Unrolling a loop reduces the cost of loop overhead by decreasing the number of times you check the loop condition. Essentially, loop unrolling increases the number of computations per iteration. To unroll a loop, you perform two or more of the same statements for each iteration, and increment the counter accordingly. So instead of code of for-loop above:

    for (i = 0; i < BLOCK_SIZE; i+=4){
        sum += (int)(a[i]*a[i]);
        sum += (int)(a[i+1]*a[i+1]);
        sum += (int)(a[i+2]*a[i+2]);
        sum += (int)(a[i+3]*a[i+3]);
}

This code a little bit faster: on my P4 1.6 GHz needs approximately 170 millisecond. But this code is a very hard for support. If number of unrolling steps will be changed, then you must manually correct counter, and add increment... One idea - using preprocessor for todo this. Unfortunately C preprocessor doesn't supported cyclic macros, but amount of work will be reduced, if increment of counter will be added into define declaration:

#define BODY sum += (int)(a[i]*a[i]); i++;

    for (i = 0; i < BLOCK_SIZE;){
        BODY; BODY; BODY; BODY;
        BODY; BODY; BODY; BODY;
        BODY; BODY; BODY; BODY;
        BODY; BODY; BODY; BODY;
    }

With INTEL C++ compiler situation much more better, because this compiler able to unroll loops automatically!

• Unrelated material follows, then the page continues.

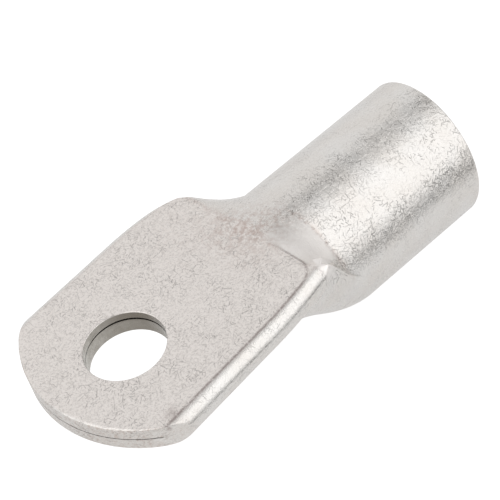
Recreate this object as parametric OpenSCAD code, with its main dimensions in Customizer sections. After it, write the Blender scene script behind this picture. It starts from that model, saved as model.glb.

You can unroll loops and specify the maximum number of times you want the compiler to do so.

How to Enable Loop Unrolling

Use the -Qunroll[ n] option to unroll loops. The n variable you enter determines the maximum number of times for the unrolling operation. This applies only to loops that the compiler determines should be unrolled. Omit n to let the compiler decide whether to perform unrolling or not.

When specifying high values to unroll loops, be aware that your application may exhaust certain resources, such as registers, that can slow program performance. You should consider timing your application if you specify high values to unroll loops.

How to Disable Loop Unrooling

Disable loop unrolling by setting the n variable to 0: -Qunroll0. The default for both IA-32 and Itanium-based systems is ON. However, since n is not specified, the compiler automatically chooses the maximum number of times to unroll a loop based on internal optimization algorithms. You can also omit n to allow the compiler to decide whether or not to perform loop unrolling. In these cases there is no limit to the number of times a loop may be unrolled.

unroll Directive

The unroll directive ( unroll (n)|nounroll ) tells the compiler how many times to unroll a counted loop. The syntax for this directive is: #pragma unroll #pragma unroll (n) #pragma nounroll where n is an integer constant from 0 through 255. The unroll directive must precede the for statement for each for loop it affects. If n is specified, the optimizer unrolls the loop n times. If n is omitted, or if it is outside the allowed range, the optimizer assigns the number of times to unroll the loop. The unroll directive overrides any setting of loop unrolling from the command line. The directive can be applied only for the innermost nested loop. If applied to the outer loops, it is ignored. The compiler generates correct code by comparing n and the loop count:

#pragma unroll(4)

    for (i = 0; i < BLOCK_SIZE; i++){
        sum += (int)(a[i]*a[i]);
    }

LabVIEW cycle

It is a little bit complicated to create exactly the same construction in LabVIEW. But may be following diagram will be according to code above:

This code needs 1,5 seconds for execution... LabVIEW code more than 6 times slowly. Not very interesting for unrolling - its in any case will be more slowly...
More optimal will be following construction:

Thic code without cycle. Now this code needs less than half second for execution.

At the end summary graph for all samples above:

Resume. If you using Intel C++ compiler, then you don't need any special modifications for unrolling. Compiler done with this automatically.
Calculations with long cycles in LabVIEW usually slowly, and it will be good idea to replace some parts of code with C-based DLLs.